Glick paid about $25 million and will spend more than $1 million more to improve the complex, which is about 94 percent occupied and surrounds a spring-fed lake.
Somerset Lakes is the first complex in Glick’s 24-property Indianapolis portfolio that it didn’t build from scratch, but it probably won’t be the last, said Glick CEO David Barrett.
“In the next year to 18 months we’re going to see a long list of acquisition opportunities” fueled by motivated sellers, Barrett said.
That doesn’t mean Glick is turning its back on construction. The company expects to break ground in August on Westhaven, a 182-unit complex in Zionsville at State Road 334 and County Road 700 East, just east of I-65. It had planned to break ground this year on the 302-unit Promenade at Noblesville complex, but it hasn’t committed to a date yet because of the unstable market.
Barrett said Glick’s apartment occupancy spiked when the mortgage crisis hit. Then it dipped before stabilizing in recent weeks. He said Glick hasn’t lost tenants in any significant number to empty houses and condos that have been purchased by investors as rental properties. That’s been a problem for apartment owners in some other markets.

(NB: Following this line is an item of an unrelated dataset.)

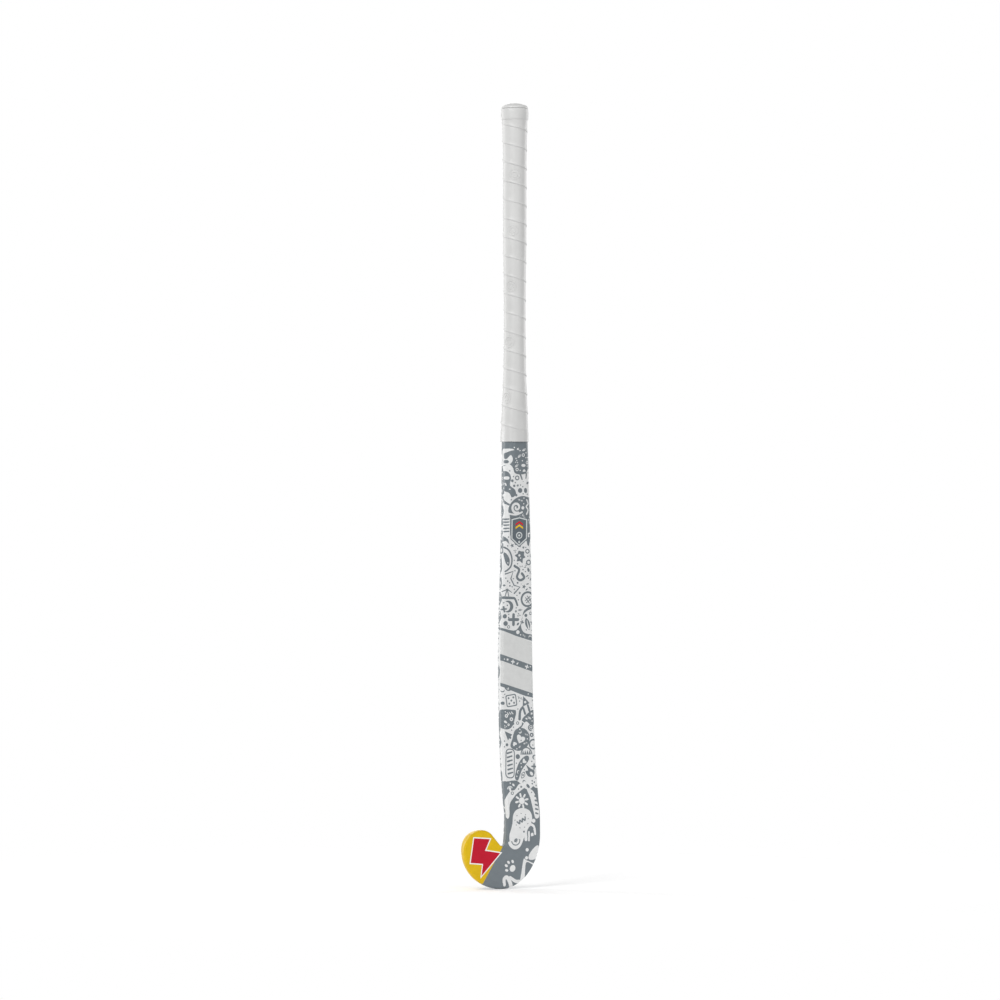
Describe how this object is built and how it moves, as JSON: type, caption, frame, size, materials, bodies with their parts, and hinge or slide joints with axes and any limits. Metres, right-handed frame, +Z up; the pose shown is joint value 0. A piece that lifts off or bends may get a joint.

Glick’s purchase of Somerset Lakes was significant, according to Tikijian, because there have been few complexes change hands this year. A few years ago, a complex as stable as Somerset Lakes could’ve been purchased for $2 million cash at closing, with 85 to 90 percent of the deal financed. Now it takes 20 percent up front to buy a property, he said. Pricing is more attractive these days, Tikijian continued, because there aren’t many buyers that can put a deal together.